Thank you Union House Arts!

Fieldwork & Collaboration

August 01 2019 – Currently thinking back to three week’s fieldwork in Killarney Ontario this past summer. Contemporary textile artist Megan Price and I spent this time working on a video collaboration that will debut next September 2020 at YYZ in Toronto. The project explores the relationship we have to geologic landscape. How for example, we try to make sense of our human time scale in relation to deep geologic time. Or how attempts to constrain the earth’s physical complexities through mapping, naming and depicting often come up short. Through an open investigation utilizing physical place and natural forces along with tool making, artistic rendering and mapping; our fieldwork and final video project seek to playfully highlight the complex relationship we have to the earth.

POP II

Jun 14 2019 – POP II – ‘Reduced, Stylized, Textured, Patterned and Structured’.

Pleased to be showing ceramic sculpture, screenprints and video work alongside talented artists John Ford and Meghan Price in this three person exhibition at Renann Isaacs Contemporary Art, Guelph Ontario.

June 13 – July 7, 2019

Pop II, (left to right) Meghan Price (framed sculpture), Suzanne Nacha (ceramic sculpture, video and screenprints), John Ford (constructed painting)

Built to Play

Sep 01 2018 – An exhibition featuring recent prints and video (alongside work by four other Canadian artists) opens September 11th at FCP Gallery. Built to Play is curated by Kelly McCray and features work that “employs built-form imagery to convey interior recesses of the mind”.

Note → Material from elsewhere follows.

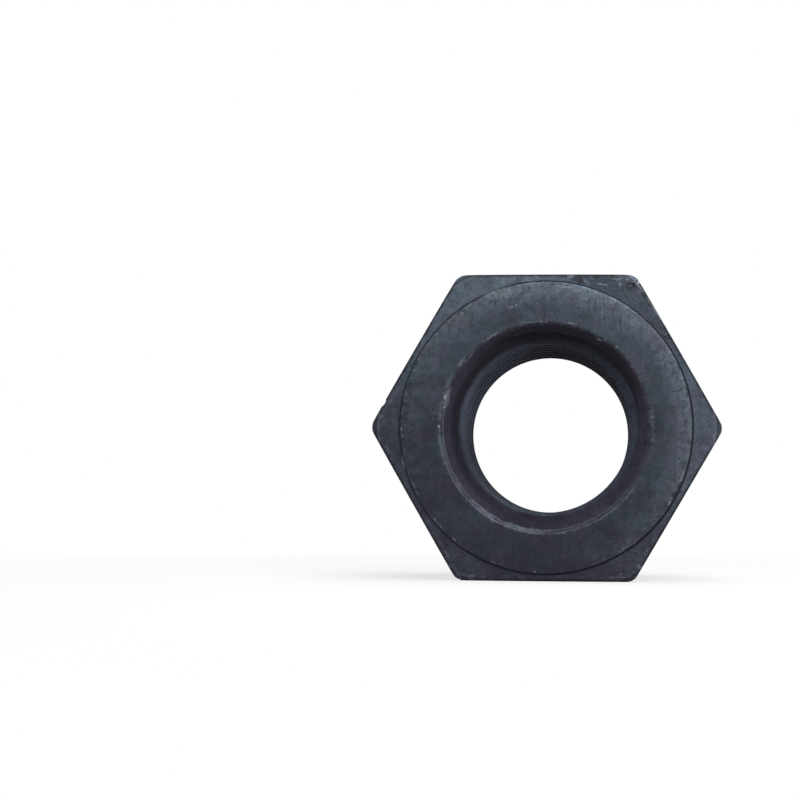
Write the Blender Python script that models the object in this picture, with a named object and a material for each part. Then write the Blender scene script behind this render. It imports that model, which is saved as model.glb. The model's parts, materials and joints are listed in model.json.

August 27 – September 28, 2018

Fogo Island Geology

August 31 2018 – Just back from a month long residency on Fogo Island hosted by the Shorefast Foundation. The Geology at the Edge residency provides a unique opportunity to study the rocks of Fogo Island and lead regular geological hikes through its spectacular landscape. During my month long tenure I had many conversations with residents and island visitors about the local geology and larger geological concepts. Much of my time was spent thinking of ways to present these ideas to the public who were always keen to know more. Back in Toronto, I’m presently working on a series of postcards that use earth-models as visual tools to convey these concepts. I’ll have more on this project as it nears completion but I’m currently enjoying the challenge of artistic interpretation within the boundaries of technical accuracy; where strict use of colour for example, can articulate lithological meaning or reference geologic time.

Boulder Kites

June 11 2018 – Come build a boulder kite this Saturday at the Shoal Bay Geology Centre on Fogo Island.  All are welcome to attend this workshop hosted by myself (geologist-in-residence at Geology at the Edge) in partnership with Meghan Price (current Museum of the Flat Earth artist-in-residence). We’ll be learning about glaciology, using rock surfaces as drawing materials, turning rock drawings into kites and ultimately – seeing if our boulders will fly!

Workshop / Event: 1pm to 5pm, Saturday, June 16th, Geology Centre, Shoal Bay, Fogo Island

Pictured above is Maggie Whelan – Geologist at the Edge summer student and McGill University geologist in training.